Randy Wells threw pretty well, although he ran up a high pitch count early with four walks and had to depart after six innings. Meanwhile, Paul Maholm of the Pirates looked like he could have thrown 18 innings last night, mowing down Cubs hitters quickly after the Cubs had taken a 1-0 lead in the second inning. Maholm threw only 101 pitches in eight innings and likely might have stayed in the game if the Bucs hadn't scored the lead run in the top of the ninth.

One more thing I heard during the postgame wrap showed how out of touch Lou is. I tweeted this about halfway through last night's game:

Wind shift @ Wrigley. Wind now blowing off lake, temp dropped about 10 degrees. #brrrr #Cubs

It had started as a very pleasant, though mostly cloudy, evening with the game time temperature at 76 degrees. The wind was blowing lightly from the west-northwest. When the wind shifted, it was so strong that the team flags on the scoreboard were all blowing straight out, to the point where you could read all the team names on the flags, something fairly unusual.

No one was going to hit the ball out of the park after that. Yet, when Lou was asked during the postgame news conference why he pinch-hit Xavier Nady for Starlin Castro, Lou said, "I wanted to get a veteran up there who might be able to hit the ball out of the park."

Lou, c'mon. You didn't feel that wind? You didn't feel cooler? This is your fourth year managing here. I think I would have batted for Castro, too, but not with Nady -- instead, with Mike Fontenot, who might have been able to hit a line drive into the gap. Lou appears to have almost forgotten that Fontenot is on the team; LBR has started only six games this month. Granted, he's not hitting (3-for-25 in June), but how can anyone hit well with almost no playing time?

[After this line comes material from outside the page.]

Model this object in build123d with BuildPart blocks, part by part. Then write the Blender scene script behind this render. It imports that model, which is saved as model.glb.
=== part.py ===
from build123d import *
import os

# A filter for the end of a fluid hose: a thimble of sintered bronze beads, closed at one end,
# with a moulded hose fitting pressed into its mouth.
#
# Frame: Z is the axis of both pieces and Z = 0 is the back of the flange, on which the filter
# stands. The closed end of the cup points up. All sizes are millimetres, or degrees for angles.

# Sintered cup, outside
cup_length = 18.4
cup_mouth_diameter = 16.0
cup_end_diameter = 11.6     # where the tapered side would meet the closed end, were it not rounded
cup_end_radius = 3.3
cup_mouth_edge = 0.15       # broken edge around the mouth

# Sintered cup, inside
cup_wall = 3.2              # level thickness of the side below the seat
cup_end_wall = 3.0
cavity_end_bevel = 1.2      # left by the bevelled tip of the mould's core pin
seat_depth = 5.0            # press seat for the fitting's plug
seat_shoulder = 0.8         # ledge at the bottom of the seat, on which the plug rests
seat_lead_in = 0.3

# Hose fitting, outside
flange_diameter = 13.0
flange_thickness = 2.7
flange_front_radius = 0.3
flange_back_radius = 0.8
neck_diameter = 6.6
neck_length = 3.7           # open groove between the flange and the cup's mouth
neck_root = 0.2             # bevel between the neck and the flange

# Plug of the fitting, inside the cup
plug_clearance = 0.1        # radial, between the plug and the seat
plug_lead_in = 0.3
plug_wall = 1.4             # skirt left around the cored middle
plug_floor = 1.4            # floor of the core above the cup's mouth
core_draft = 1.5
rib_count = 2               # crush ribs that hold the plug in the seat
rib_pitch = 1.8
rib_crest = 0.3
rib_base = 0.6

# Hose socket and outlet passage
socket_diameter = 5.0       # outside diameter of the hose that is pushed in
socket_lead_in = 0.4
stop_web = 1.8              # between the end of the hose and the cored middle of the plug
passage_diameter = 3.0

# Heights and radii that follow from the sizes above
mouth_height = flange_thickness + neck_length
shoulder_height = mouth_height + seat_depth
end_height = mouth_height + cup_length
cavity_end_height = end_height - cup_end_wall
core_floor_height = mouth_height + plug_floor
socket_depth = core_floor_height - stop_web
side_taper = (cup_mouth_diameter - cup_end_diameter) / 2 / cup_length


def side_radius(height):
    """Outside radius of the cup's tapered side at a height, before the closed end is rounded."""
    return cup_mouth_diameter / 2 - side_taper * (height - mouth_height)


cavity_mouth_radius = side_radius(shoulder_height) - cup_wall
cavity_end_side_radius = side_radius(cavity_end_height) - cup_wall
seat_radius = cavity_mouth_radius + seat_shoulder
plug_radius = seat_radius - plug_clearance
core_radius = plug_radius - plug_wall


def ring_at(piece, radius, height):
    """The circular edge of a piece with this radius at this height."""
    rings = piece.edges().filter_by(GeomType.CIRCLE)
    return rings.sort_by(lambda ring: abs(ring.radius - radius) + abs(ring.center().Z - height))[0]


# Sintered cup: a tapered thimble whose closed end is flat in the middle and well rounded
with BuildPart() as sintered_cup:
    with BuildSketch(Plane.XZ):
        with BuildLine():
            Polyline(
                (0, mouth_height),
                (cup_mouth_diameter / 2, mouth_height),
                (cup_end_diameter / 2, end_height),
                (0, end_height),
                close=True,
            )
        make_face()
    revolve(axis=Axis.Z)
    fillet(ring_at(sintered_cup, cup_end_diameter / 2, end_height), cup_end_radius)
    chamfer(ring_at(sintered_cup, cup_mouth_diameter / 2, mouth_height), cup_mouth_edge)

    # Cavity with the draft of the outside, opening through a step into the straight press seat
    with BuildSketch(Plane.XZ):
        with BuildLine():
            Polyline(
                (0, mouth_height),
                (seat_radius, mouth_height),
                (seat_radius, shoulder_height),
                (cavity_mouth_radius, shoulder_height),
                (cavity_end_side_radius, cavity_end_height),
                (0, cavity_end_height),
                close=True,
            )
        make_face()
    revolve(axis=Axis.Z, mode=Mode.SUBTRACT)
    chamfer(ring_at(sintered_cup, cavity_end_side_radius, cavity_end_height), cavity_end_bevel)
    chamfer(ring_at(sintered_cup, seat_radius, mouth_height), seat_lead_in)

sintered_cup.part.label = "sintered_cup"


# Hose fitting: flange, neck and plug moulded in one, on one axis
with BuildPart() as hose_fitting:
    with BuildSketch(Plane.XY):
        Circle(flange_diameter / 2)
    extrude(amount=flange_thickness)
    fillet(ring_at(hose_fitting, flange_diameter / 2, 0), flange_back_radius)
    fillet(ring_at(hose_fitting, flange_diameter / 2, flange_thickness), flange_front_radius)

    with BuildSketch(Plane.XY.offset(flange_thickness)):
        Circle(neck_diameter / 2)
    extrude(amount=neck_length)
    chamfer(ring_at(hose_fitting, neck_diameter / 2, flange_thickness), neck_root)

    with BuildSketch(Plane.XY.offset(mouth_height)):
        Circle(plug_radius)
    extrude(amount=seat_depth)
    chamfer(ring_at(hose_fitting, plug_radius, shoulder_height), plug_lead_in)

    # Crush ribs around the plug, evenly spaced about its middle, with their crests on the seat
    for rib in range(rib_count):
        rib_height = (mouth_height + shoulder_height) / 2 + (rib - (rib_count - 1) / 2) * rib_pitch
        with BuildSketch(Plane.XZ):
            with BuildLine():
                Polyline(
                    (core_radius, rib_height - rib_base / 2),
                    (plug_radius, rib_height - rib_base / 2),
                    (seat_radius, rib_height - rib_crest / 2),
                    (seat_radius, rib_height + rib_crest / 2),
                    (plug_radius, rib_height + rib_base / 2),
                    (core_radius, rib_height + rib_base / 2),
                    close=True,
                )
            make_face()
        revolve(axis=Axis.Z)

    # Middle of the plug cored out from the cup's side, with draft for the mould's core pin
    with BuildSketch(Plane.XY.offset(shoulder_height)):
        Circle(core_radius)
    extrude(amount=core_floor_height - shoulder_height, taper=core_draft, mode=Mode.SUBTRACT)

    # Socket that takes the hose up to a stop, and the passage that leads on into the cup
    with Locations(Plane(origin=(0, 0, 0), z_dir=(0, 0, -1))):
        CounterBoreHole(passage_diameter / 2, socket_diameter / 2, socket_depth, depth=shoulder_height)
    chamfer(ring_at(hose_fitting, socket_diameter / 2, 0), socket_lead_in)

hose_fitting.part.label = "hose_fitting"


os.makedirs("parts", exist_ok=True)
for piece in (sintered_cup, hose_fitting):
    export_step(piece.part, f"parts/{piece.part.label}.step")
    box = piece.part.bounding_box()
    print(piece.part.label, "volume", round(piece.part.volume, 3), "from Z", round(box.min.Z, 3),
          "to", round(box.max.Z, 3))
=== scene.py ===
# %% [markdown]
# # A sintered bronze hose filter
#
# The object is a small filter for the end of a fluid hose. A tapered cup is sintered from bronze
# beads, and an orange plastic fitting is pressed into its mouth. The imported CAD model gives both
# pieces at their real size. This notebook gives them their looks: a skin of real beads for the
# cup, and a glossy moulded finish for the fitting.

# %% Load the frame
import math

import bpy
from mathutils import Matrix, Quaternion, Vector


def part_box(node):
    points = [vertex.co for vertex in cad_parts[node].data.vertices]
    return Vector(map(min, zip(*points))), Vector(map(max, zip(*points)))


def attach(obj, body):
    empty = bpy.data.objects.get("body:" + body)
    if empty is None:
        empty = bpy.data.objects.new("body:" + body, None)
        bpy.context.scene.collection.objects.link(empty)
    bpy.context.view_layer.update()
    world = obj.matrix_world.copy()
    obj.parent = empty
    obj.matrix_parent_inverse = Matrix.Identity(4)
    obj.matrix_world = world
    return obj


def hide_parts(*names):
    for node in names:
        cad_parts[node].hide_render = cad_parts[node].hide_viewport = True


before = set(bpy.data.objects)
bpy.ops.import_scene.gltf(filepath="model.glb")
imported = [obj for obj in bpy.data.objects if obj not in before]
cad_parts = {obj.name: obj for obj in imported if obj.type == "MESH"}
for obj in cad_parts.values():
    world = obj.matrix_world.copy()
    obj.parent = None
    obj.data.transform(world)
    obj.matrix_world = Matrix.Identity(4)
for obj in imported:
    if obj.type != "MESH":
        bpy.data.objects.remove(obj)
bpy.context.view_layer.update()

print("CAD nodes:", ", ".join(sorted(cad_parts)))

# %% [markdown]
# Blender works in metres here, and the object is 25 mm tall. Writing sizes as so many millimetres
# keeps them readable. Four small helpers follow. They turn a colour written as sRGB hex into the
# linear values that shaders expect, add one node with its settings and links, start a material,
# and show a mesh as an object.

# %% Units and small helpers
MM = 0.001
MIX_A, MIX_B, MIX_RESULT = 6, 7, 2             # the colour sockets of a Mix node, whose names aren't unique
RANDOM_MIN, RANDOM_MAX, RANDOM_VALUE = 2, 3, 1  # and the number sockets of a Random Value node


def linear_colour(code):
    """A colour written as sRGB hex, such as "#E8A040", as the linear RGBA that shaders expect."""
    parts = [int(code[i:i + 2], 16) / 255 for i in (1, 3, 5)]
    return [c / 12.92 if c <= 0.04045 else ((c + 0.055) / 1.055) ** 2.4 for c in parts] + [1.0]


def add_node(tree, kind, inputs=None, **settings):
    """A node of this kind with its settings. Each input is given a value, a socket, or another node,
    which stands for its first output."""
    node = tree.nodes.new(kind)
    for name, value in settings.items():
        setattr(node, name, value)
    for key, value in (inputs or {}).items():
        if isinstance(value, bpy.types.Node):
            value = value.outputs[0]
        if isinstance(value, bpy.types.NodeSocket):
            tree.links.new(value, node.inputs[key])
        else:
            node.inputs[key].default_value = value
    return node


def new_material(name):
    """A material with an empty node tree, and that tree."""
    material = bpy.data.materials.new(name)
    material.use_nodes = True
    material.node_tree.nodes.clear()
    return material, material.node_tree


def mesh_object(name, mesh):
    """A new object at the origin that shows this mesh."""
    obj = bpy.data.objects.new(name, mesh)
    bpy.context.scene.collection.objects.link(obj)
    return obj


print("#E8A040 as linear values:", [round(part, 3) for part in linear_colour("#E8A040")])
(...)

John Grabow hurt his knee again while pitching in the seventh; at least this time, the Cubs are going to send him straight to the DL and, according to Lou, replace him with another LHP. There are three LHP on the Iowa roster: J.R. Mathes, Scott Maine and John Gaub. Of those three, only Gaub is on the 40-man roster, which is currently full -- thus, I'd guess it'll be him.

Finally, let's talk a bit about the move of Carlos Zambrano to the restricted list, effective today, in the wake of Friday's dugout tirade.

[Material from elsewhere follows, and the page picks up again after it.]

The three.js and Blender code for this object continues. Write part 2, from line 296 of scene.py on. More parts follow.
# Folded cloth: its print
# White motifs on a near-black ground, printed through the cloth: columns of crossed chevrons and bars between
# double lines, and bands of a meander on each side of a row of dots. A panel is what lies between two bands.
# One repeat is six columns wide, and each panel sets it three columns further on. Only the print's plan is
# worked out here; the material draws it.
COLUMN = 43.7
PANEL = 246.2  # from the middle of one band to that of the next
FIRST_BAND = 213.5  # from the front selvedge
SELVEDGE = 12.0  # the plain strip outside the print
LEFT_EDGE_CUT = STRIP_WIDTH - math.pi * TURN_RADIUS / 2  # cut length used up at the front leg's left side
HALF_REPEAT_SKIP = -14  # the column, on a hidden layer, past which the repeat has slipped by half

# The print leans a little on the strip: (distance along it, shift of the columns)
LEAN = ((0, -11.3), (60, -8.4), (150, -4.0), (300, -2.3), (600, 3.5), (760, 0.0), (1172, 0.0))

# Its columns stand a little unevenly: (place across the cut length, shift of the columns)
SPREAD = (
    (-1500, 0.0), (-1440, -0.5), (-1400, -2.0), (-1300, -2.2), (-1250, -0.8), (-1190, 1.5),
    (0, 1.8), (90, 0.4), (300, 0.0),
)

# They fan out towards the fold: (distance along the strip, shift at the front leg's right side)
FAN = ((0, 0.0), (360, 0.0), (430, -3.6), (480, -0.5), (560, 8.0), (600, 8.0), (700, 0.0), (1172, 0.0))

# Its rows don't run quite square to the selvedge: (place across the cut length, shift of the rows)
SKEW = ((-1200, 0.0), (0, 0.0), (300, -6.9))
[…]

Kevin Millar, who was with the Cubs in spring training and knows the players, now works as an analyst for MLB Network. Last night, during the network's "MLB Tonight" show, he made these comments on the situation:

I spoke with him the other day, after the games on Saturday and the main thing he wanted to get across was that at times guys like Carlos, they don’t know how to handle or how to fire up a team. …There wasn’t one play that made him mad, it was just the whole team and the way they’ve been playing made him mad and then he was frustrated, he said, after his inning and came in and was basically trying to pump all the guys up.

...He told me a week before that he wanted to get Carlos Silva to do something to the team because he’s doing well and Carlos Zambrano said that he knew [Silva] wasn’t the right guy to do this at this time because of his struggles. … I told him straight up, I said... 'You can’t say the team’s playing like girls … You can’t say that this whole team that’s not clicking for some reason' or 'We’re not playing hard' because he’s a big part of that problem. He understood that ... and that’s what he was trying to get across. It wasn’t a personal thing with Derrek Lee - obviously Derrek Lee took it personal, and [Zambrano] felt terrible and we obviously see what happened in the dugout. We see the way he’s reacted and this is the second time. [In 2007], he went out and fought Michael Barrett and beat up Michael Barrett, well then they end up trading Michael Barrett thinking that, ‘Ok, we’ll get rid of him but something has to be done.’ Now him [Zambrano] going to anger management counseling…I think this is the new fad that we’re trying to show that at least there’s an effort there.

That was basically his view, that he shouldn’t have done it, he wasn’t the right guy to do it, he wanted Carlos Silva to do it last week. It wasn’t one play, it wasn’t the Derrek Lee play that caused this whole scene. He ran in the dugout and was yelling at the whole group.

I hope Zambrano does get the help he is now mandated to receive before he returns to the team. If all this is true, this is even more bizarre. He wanted Silva to do that? I do understand the idea of firing up a team -- but not the way Z did it, not in the dugout in front of everyone and TV cameras. I suspect "firing-up" talks happen all the time with teams, and there's nothing wrong with doing that, even emotionally, but these are done while they are in the clubhouse and out of public view. Especially in the case of Zambrano, who has had public meltdowns like this on a number of occasions, it's neither the right individual nor the right place for it.

I also wonder why he's talking to someone from the MLB Network and not his teammates nor his manager nor his GM.

It's July 1 on Thursday, beginning the time the "players for sale" signs begin hanging on a lot of franchise doors. The Cubs may do this -- but really, with a couple of exceptions, who do they have to sell off this team that couldn't beat a club that has been outscored by almost 200 runs already?

Don't worry, that's in many ways a rhetorical question. July 1 also begins the NBA free-agent signing period. I heard someone in the bleachers say, on walking out last night, "Maybe the Bulls will sign LeBron this week, that'd take my mind off this."